27 Mart günü Aydın’dan bir habere göre Alevi mezarlarına saldırılmış, taşlar kırılmış. Aynı gün Mardin’in Çilesiz Mahallesi’ndeki (Mezre Mihoka) 300 yıllık Hesen Beg Ezidi mezarlığına benzer bir saldırı yapıldı. Ülkenin iki ucunda farklı grupların mezarlarına olan saldırılarda taşlar ve semboller kırıldı ve tahrip edildi.
Yahudi mezarlıklarına yapılan benzer saldırıları daha önce Avlaremoz’da çok gündeme getirdik. ABD’nin Nebraska eyaletinde, Danimarka’da, Yunanistan’ın farklı şehirlerinde, Fransa’da, Türkiye’de Antakya’da, olanlar birkaç örnek.

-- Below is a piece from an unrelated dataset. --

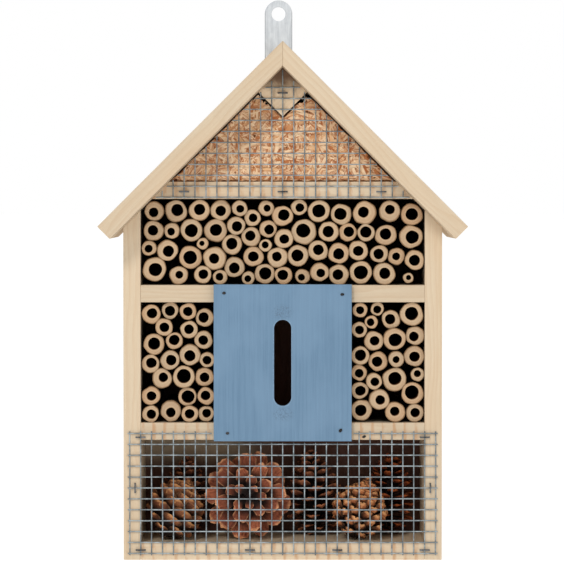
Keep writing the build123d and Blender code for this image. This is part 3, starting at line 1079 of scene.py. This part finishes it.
def caneGrowth(finish, unit):
    tree, flow, given = newGrowth("caneGrowth", {
        "Lobe": 0.2, "Bore Lobe": 0.3, "Off Centre": 0.4, "Saw Tilt": 0.0005,
    })
    tubes = copied(flow, unit, given["Geometry"])
    side = flow.named("side", "FLOAT_VECTOR")
    centre = flow.named("centre", "FLOAT_VECTOR")
    seed, outer, bore, ring, run, step, front, rear = (
        flow.named(name)
        for name in ("caneSeed", "outer", "bore", "ring", "run", "step", "front", "rear")
    )

    def wander(shift, reach):
        # noise around the cane
        return flow.node(
            "TexNoise", {"noise_dimensions": "4D"},
            {"Vector": side, "W": seed * 61.0 + shift, "Scale": reach, "Detail": 1.0},
        )

    def chosen(reach, shift):
        # a number from -0.5 to 0.5 for the whole cane
        place = {"W": seed * reach + shift}
        return flow.node("TexWhiteNoise", {"noise_dimensions": "1D"}, place) - 0.5

    outside = outer * ((wander(0.0, 1.0) - 0.39) * given["Lobe"] + 1.0)
    inside = bore * ((wander(40.0, 0.6) - 0.5) * given["Bore Lobe"] + 1.0)
    inside = flow.maths("MINIMUM", inside, outside * caneLook["widestBore"])
    radius = inside + (outside - inside) * ring
    slip = (outside - inside) * (1 - ring) * given["Off Centre"]
    sideX, sideZ = side.part(0), side.part(2)
    lean = sideX * chosen(5.7, 9) + sideZ * chosen(3.9, 2)
    tilt = lean * given["Saw Tilt"] * (radius / outer)
    rough = (wander(80.0, 2.6) - 0.5) * (caneLook["sawRough"] * mm)
    cut = (tilt + rough + given["Saw Tilt"] * 0.5 + step * mm) * (1 - run)
    y = front + cut + (rear - front) * run
    place = flow.joined(
        centre.part(0) + sideX * radius + chosen(7.1, 0) * slip, y,
        centre.part(2) + sideZ * radius + chosen(9.3, 4) * slip,
    )
    endGrowth(flow, tubes.moved(Position=place).kept("depth", (y - front) / mm), finish)
    return tree


def bambooFinish():
    finish, flow = newFinish("bambooCane")
    look = caneLook
    place = inMillimetres(flow)
    ring, depth, seed = flow.carried("ring"), flow.carried("depth"), flow.carried("caneSeed")
    speckle = flow.node("TexVoronoi", None, {"Vector": place, "Scale": 1.9}, "Distance")
    grain = place.noise(1.6, 3.0, 0.6)
    blotch = place.noise(0.32, 2.0, 0.6)
    saw = inMillimetres(flow, (0, 0.6, 0)).noise((0.25, 1, 5.0), 2.0)
    tint = flow.maths("FRACT", seed * 17.3)
    tintB = flow.maths("FRACT", seed * 41.9)
    rings = flow.maths("PINGPONG", ring * 3.0, 0.5) * 2.0
    base = layered(
        look["tan"],
        (tint.spread(0.45, 1.0) * 0.65, look["orange"]),
        (tintB.spread(0.6, 1.0) * 0.6, look["grey"]),
        (speckle.spread(0.12, 0.3, 1.0, 0.0) * ring.spread(0.1, 0.9, 0.25, 0.75), look["fibre"]),
        (blotch.spread(0.42, 0.72) * 0.35, look["orange"]),
        (saw.spread(0.5, 0.75) * 0.3, look["grey"]),
        (rings.spread(0.6, 1.0) * 0.14, look["fibre"]),
        ((ring + grain * 0.3).spread(0.22, 0.5, 1.0, 0.0) * 0.55, look["pale"]),
        ((ring + grain * 0.2).spread(0.82, 1.04) * 0.85, look["skin"]),
        ((ring - grain * 0.1).spread(-0.06, 0.1, 1.0, 0.0) * 0.5, look["boreWall"]),
    )
    # inside the bore and between the canes it takes the bore wall's or the skin's colour, and
    # painted shade grows dark with depth
    skinSide = ring.spread(0.4, 0.6)
    base = depth.spread(0.7, 2.2).mixed(base, layered(look["boreWall"], (skinSide, look["skin"])))
    dark = (depth - look["darkFrom"]) / (skinSide * -7.0 + 13.0)
    base = layered(base, (dark.clamp() ** 0.6, look["deepShade"]))
    height = grain * 0.4 + saw * 0.4 + speckle * 0.5
    finishSurface(
        flow, base, grain * 0.15 + look["roughness"], height, look["relief"],
        Specular_IOR_Level=0.3,
    )
    return finish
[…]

Bunların dışında 6-7 İstanbul Pogromu sırasında özellikle Rum mezarlarına yapılan saldırılar, kemiklerin saçılması, kafataslarıyla top oynanması gibi rezil örnekler de var. Soykırım sonrası Anadolu’nun her köşesinde Ermeni mezarlıkları düz edilip üstüne binalar yapıldı. Mezarlıklar toptan ortadan kaldırıldı. Aynı mantığı Çin devletinin Uygur mezarlarını ortadan kaldırışında da görüyoruz. Neden mezar saldırıları bu kadar yaygın?
Bu mantığın temelini 2018’de bir yazısında Ohannes Kılıçdağı anlatmıştır: “mezarlıklar, o grubun aidiyetinin göstergesidir […] Ermenileri Anadolu’dan temizlemekle ‘yetinilmemiş’, mezarları da hedef alınmış, çoğu yerde dümdüz edilmiştir.“
Kılıçdağı devam ediyor: “Düşünebiliyor musunuz; bir şehirde veya kasabada bir tane bile Ermeni kalmamış ama binlerce Ermeni’nin yattığı bir mezarlık sapasağlam duruyor, çok tuhaf olmaz mıydı? Gelecek kuşaklara ne diyecektiniz?“
Mezarlara olan saldırılar birkaç amacı birden başarmaya çalışıyor. Birincisi ve belki en doğrudan olanı saldırının hedefindeki yerel Alevileri, Yahudileri veya Uygurları korkutmak, terörize etmek, mümkünse o mekanı terk etmeye sevk etmek. İkincisi ise ‘ötekileri’ mekanın fiziksel hafızasından silmek. Mezarlıklar Pierre Nora’nın lieux de memoire (hafıza alanı) dediği ürünlerden biridir. Bir hafıza unsurunu somutlaştırarak ve mekansallaştırarak onu unutulmaz, reddedilmez, kaçınılmaz yapabilirsiniz. Anıtların ve heykellerin arkasındaki akıl budur. Bu nedenle Anadolu’nun her köşesine özenle bir Atatürk heykeli dikilmiştir. Böylece Atatürk’ün hatırası unutulmaz ve kaçınılmaz hale gelmiştir.
Anadolu’nun hiç Ermeni bırakılmayan yerlerindeki mezarlıklar, dünyanın dört bir yanındaki Yahudi mezarlıkları ve saldırıyı uğrayan bu Alevi mezarlar da aynı işlevi görmektedir. Grubun varlığını unutulmaz kılar ve somutlaştırır. Bunlara yapılan saldırılar da bu hafızaya saldırılardır. Aktif bir unutmanın ve reddetmenin fiziksel dışavurumlarıdır. Mezar saldırısı ile denen ‘Sizi burada istemiyoruz, hiçbir zaman istemedik, ve zaten siz aslında hiç burada olmadınız!‘ Böylece hem şimdiden hem de geçmişten silme çabası var. Nora’nın lieux de memoire fikrinin etkili olmasının temel sebebi de bu sonuncusudur: fiziksellik yanında kalıcılığı, en azından uzun süren bir varlığı getirir. Bütün ötekileri kovalayan bu silici nefrete karşı var oluşun hafıza alanları korunmalı.